Funziona anche la pantomima iniziale in cui lo stesso Clov, unico personaggio ad avere la possibilità di muoversi, guarda fuori dalle due finestre, aiutandosi con una scala: sebbene la sua risata amara suoni troppo realisticamente come una “risata” e non come quel verso stupido e grottesco, quasi come di una cornacchia.
Ecco, sono questi alcuni piccoli elementi che sembrano darci il senso della distanza tra il cosiddetto “teatro dell’assurdo” e il “teatro del corretto”. Ed è su questa dicotomia che si gioca, a nostro parere, la “partita” tra Beckett e Kurtág. Là dove l’opera dell’irlandese viene sostenuta da un testo dall’inarrivabile potenza, qui, nella sua conversione in musica, troppi sono i momenti uguali a se stessi: una certa simmetria tra i quadri e, non da meno, gli scarsi elementi di cambiamento tra un quadro e l’altro. Dov’è finito, per esempio, il cane di pezza?
E poi. Per quanto l’iguana-Hamm (il ciclopico Frode Olsen) faccia di tutto per riempire dei vuoti con moti energici delle braccia e lo stesso faccia Clov con il suo incedere claudicante, dov’è quel “giro del mondo” che avrebbe aggiunto un’interessante variante di movimento?

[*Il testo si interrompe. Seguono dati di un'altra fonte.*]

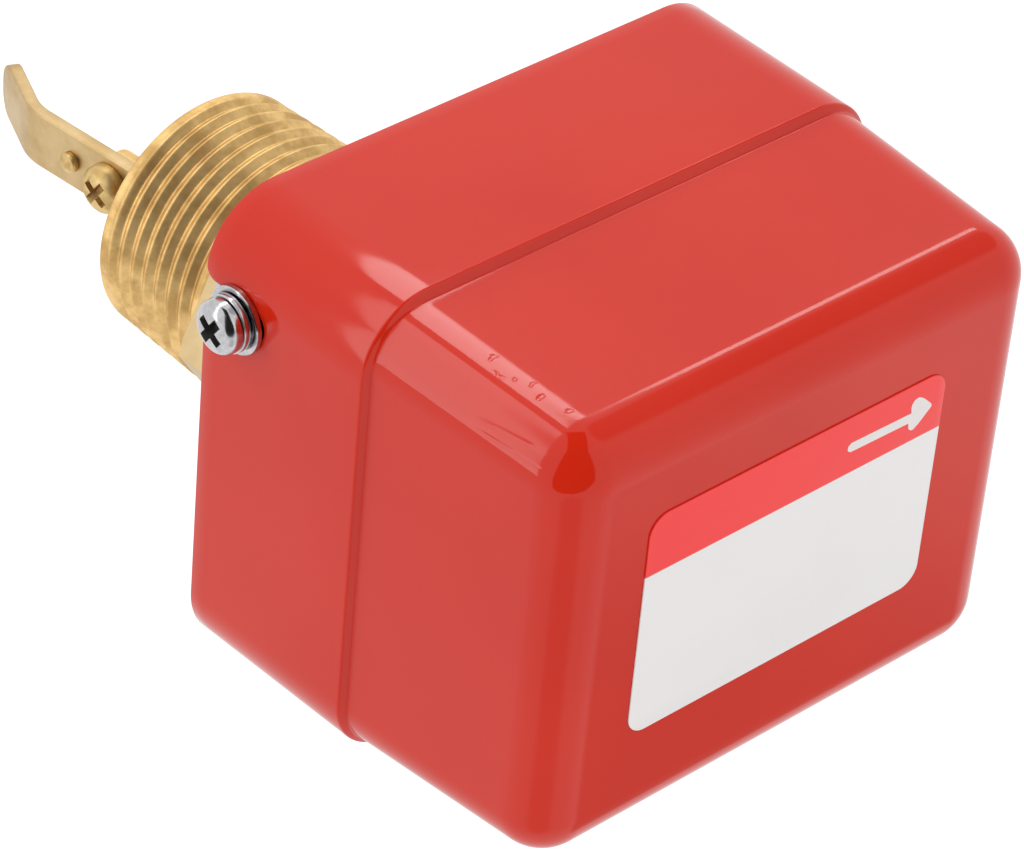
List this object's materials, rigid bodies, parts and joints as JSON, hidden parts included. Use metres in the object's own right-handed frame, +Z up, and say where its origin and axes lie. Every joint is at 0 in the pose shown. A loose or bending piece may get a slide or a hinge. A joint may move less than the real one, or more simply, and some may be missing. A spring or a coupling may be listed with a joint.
{
  "type": "paddle flow switch",
  "caption": "Pipe-mounted flow switch: a brass paddle on a taper-threaded fitting rocks a lever that works a snap switch under a red two-tier steel cover.",
  "frame": {"origin": "on the axis of the pipe thread, at the lower face of the hexagon where the thread starts", "axes": "+Z up along the thread axis from the paddle to the cover; +X the way the liquid flows; +Y across"},
  "size_m": [0.088, 0.0646, 0.1287],
  "materials": {
    "red_paint": "glossy red enamel",
    "label_film": "printed film, white with a red band",
    "bright_zinc": "bright plated",
    "zinc_steel": "zinc plated sheet",
    "steel": "spring steel",
    "brass": "machined, satin",
    "bronze": "thin formed sheet",
    "gasket_rubber": "matte",
    "fibre": "fibre sheet",
    "phenolic": "moulded phenolic",
    "plunger_plastic": "moulded",
    "black_plastic": "moulded nylon"
  },
  "bodies": {
    "housing": {"cover": "red_paint", "label": "label_film", "cover_screws": "bright_zinc", "spring_washers": "bright_zinc", "flat_washers": "bright_zinc", "clinch_nuts": "zinc_steel", "base_tray": "zinc_steel", "fitting_body": "brass", "body_gasket": "gasket_rubber", "lock_nut": "brass", "pivot_sleeve": "brass", "pivot_pin": "steel", "bellows": "bronze", "switch_bracket": "zinc_steel", "bracket_screws": "bright_zinc", "range_spring": "steel", "insulating_sheet": "fibre", "switch_case": "phenolic", "switch_screws": "bright_zinc", "terminals": "brass", "terminal_screws": "bright_zinc", "leaf_pin": "steel", "conduit_bush": "black_plastic", "bush_nut": "black_plastic", "earth_screw": "bright_zinc", "earth_washer": "brass"},
    "paddle": {"paddle_rod": "brass", "paddle_blade": "brass", "blade_screw": "brass", "small_screw": "brass", "small_nut": "brass", "lever_plate": "zinc_steel", "rod_nut": "zinc_steel"},
    "switch_leaf_body": {"switch_leaf": "steel"},
    "plunger_body": {"switch_plunger": "plunger_plastic"},
    "range_screw_body": {"range_screw": "bright_zinc"},
    "range_nut_body": {"range_nut": "brass"}
  },
  "joints": [
    {"name": "paddle_swing", "type": "hinge", "parent": "housing", "child": "paddle", "pos_m": [0, 0, 0.005], "axis": [0, -1, 0], "range_deg": [0, 7.5], "stiffness_Nm_per_rad": 0.15, "springref_deg": -8.59, "deforming": ["bellows", "range_spring"]},
    {"name": "leaf_swing", "type": "hinge", "parent": "housing", "child": "switch_leaf_body", "pos_m": [0.038, 0.01525, 0.0328], "axis": [0, 1, 0], "range_deg": [0, 6.8]},
    {"name": "plunger_travel", "type": "slide", "parent": "housing", "child": "plunger_body", "axis": [0, 0, 1], "range_m": [0, 0.0007]},
    {"name": "range_screw_turn", "type": "hinge", "parent": "housing", "child": "range_screw_body", "pos_m": [0.014, 0, 0.046], "axis": [0, 0, 1], "range_deg": [-1080, 1080]},
    {"name": "range_nut_travel", "type": "slide", "parent": "housing", "child": "range_nut_body", "axis": [0, 0, 1], "range_m": [-0.0021, 0.0021], "deforming": ["range_spring"]}
  ],
  "couplings": [
    {"joint": "leaf_swing", "follows": "paddle_swing", "ratio": 0.88},
    {"joint": "plunger_travel", "follows": "paddle_swing", "m_per_rad": 0.0049},
    {"joint": "range_screw_turn", "follows": "range_nut_travel", "rad_per_m": -8976}
  ]
}
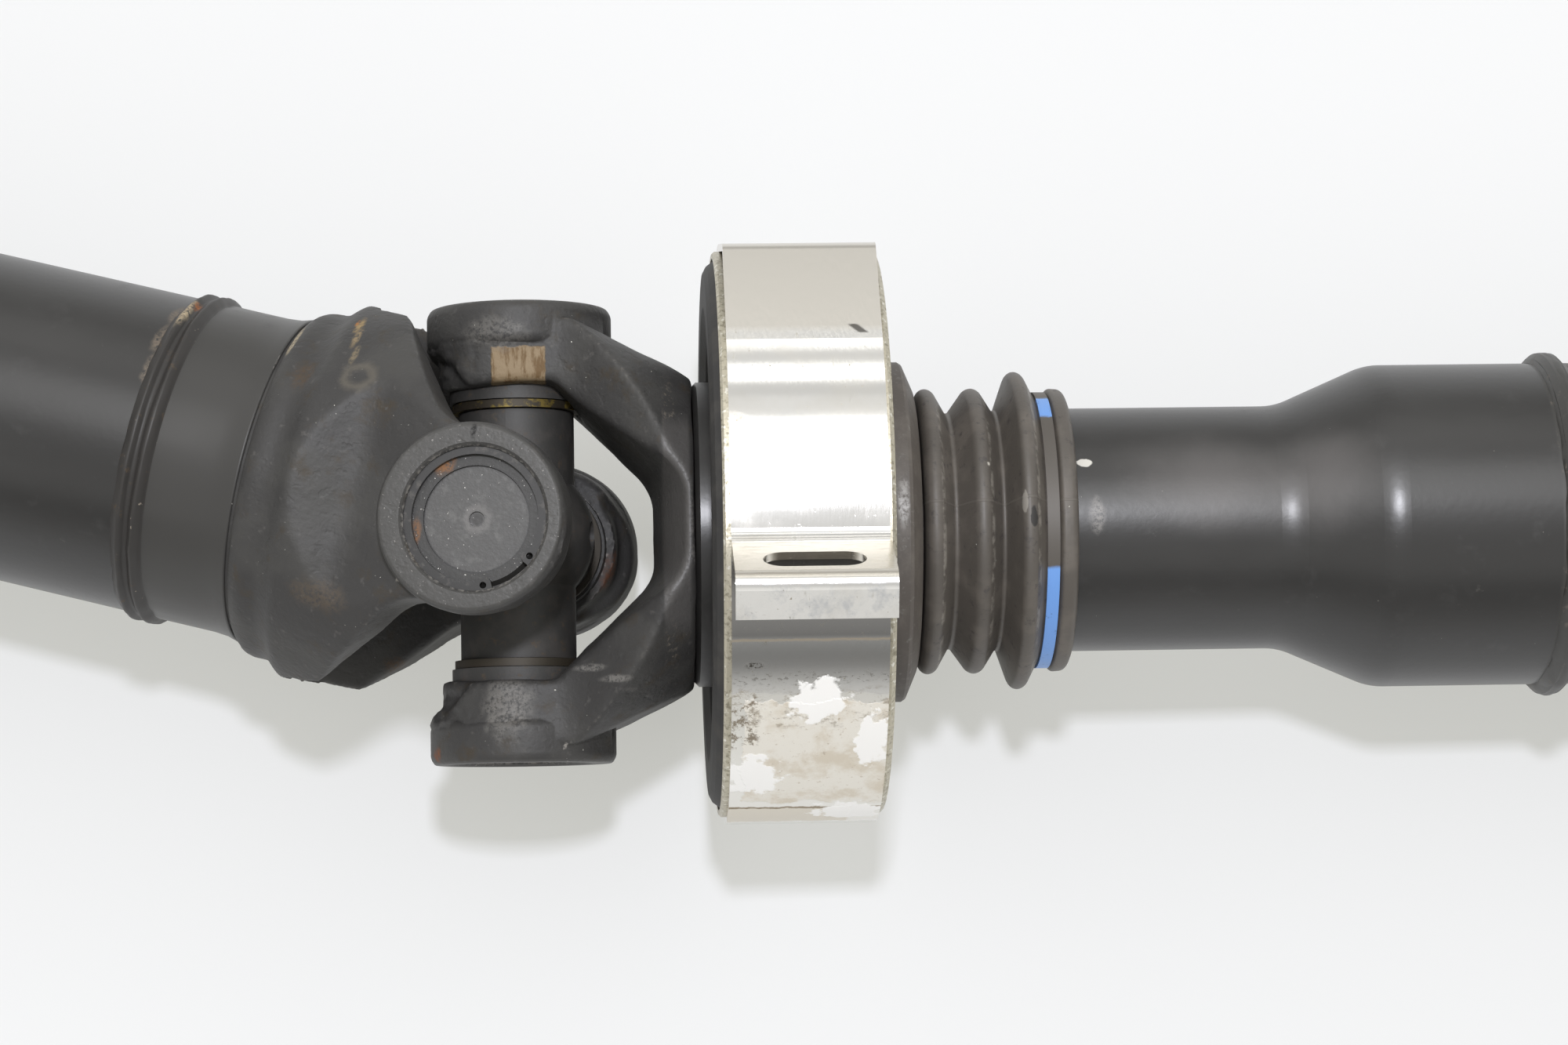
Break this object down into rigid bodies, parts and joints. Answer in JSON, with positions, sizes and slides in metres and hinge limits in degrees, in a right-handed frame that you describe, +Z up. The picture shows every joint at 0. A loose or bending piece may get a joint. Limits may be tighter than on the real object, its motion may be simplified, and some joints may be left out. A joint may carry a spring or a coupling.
{
  "type": "driveshaft",
  "caption": "Two-piece propeller shaft with a yoked cross joint, a rubber-hung centre bearing in a slotted bracket, a splined slip tube under a bellows boot, and a bolted flange at each end.",
  "frame": {"origin": "on the floor, below the middle of the part's box", "axes": "+Z up from the floor the shaft lies on, +X along the front shaft as seen from above, towards its flange"},
  "size_m": [0.8112, 0.1908, 0.1426],
  "materials": {
    "black_steel": "satin black paint over forged and drawn steel",
    "bare_steel": "ground bearing steel",
    "zinc_sheet": "bright zinc-plated pressed sheet",
    "dull_zinc": "dull yellowed zinc",
    "boot_rubber": "dull dark brown-grey rubber",
    "mount_rubber": "dull black rubber",
    "yellow_seal": "yellow-passivated seal shell",
    "cup_steel": "black oxide steel, oiled",
    "spring_steel": "black spring steel",
    "clamp_blue": "worn pale blue band"
  },
  "bodies": {
    "stub_shaft": {"stub_yoke": "black_steel", "stub_dust_shield": "black_steel", "bearing_inner_race": "bare_steel", "bearing_circlip": "spring_steel", "dust_cap": "black_steel", "boot": "boot_rubber", "stub_cup_back": "cup_steel", "stub_cup_front": "cup_steel", "stub_snap_rings": "spring_steel"},
    "cross": {"cross": "cup_steel", "stub_seal_back": "yellow_seal", "stub_seal_front": "yellow_seal", "rear_seal_top": "yellow_seal", "rear_seal_bottom": "yellow_seal", "stub_needle_rollers": "bare_steel", "rear_needle_rollers": "bare_steel"},
    "rear_shaft": {"rear_yoke": "black_steel", "rear_tube": "black_steel", "rear_flange": "black_steel", "rear_cup_top": "cup_steel", "rear_cup_bottom": "cup_steel", "rear_snap_rings": "spring_steel"},
    "front_shaft": {"slip_tube": "black_steel", "spline_plug": "black_steel", "front_tube": "black_steel", "front_flange": "black_steel", "boot_clamp": "clamp_blue"},
    "centre_bearing": {"bearing_outer_race": "bare_steel", "bearing_balls": "bare_steel", "ball_cage": "bare_steel", "bearing_seal_rear": "mount_rubber", "bearing_seal_front": "mount_rubber", "bearing_housing": "dull_zinc", "rubber_mount": "mount_rubber", "mount_ring": "dull_zinc", "bracket_upper": "zinc_sheet", "bracket_lower": "zinc_sheet"}
  },
  "joints": [
    {"name": "cross_pivot", "type": "hinge", "parent": "stub_shaft", "child": "cross", "pos_m": [-0.09579, -0.03285, 0.0657], "axis": [0.0079, 0.9816, 0.1906], "range_deg": [-10, 29]},
    {"name": "rear_yoke_pivot", "type": "hinge", "parent": "cross", "child": "rear_shaft", "pos_m": [-0.09579, -0.03285, 0.0657], "axis": [-0.1222, -0.1883, 0.9745], "range_deg": [-5, 34]},
    {"name": "bearing_turn", "type": "hinge", "parent": "stub_shaft", "child": "centre_bearing", "pos_m": [-0.03584, -0.03285, 0.06321], "axis": [0.9991, 0, -0.0415], "continuous": true},
    {"name": "spline_slip", "type": "slide", "parent": "stub_shaft", "child": "front_shaft", "axis": [0.9991, 0, -0.0415], "range_m": [-0.012, 0.02], "deforming": ["boot"]}
  ]
}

Inevitabilmente, nel computo delle oltre due ore complessive, la forza iniziale di Fin de partie perde progressivamente vigore, trascolorando, purtroppo, in un costante, ma inesorabile, indebolimento dello spettacolo. Forse il limite di Kurtág sta proprio nell’essersi voluto mettere sullo stesso piano dello scrittore, volendolo cioè equiparare in termini di peso drammatrugico. E invece, banalmente, un alleggerimento dell’opera nella direzione di uno spettacolo più breve e raccolto avrebbe potuto davvero aspirare a diventare il capolavoro lirico di questi anni. Ma a questo percorso, sembra che manchi la capacità di trovare una strada che rinnovi la suggestione da cui molto efficacemente era partita. Suggestione che parte dall’enigma e da quei salti logici che fanno di Beckett e della sua opera, ancora oggi un caposaldo della modernità e, con ogni probabilità, che farà ancora di entrambi un punto di riferimento per i prossimi non 30, ma 300 anni.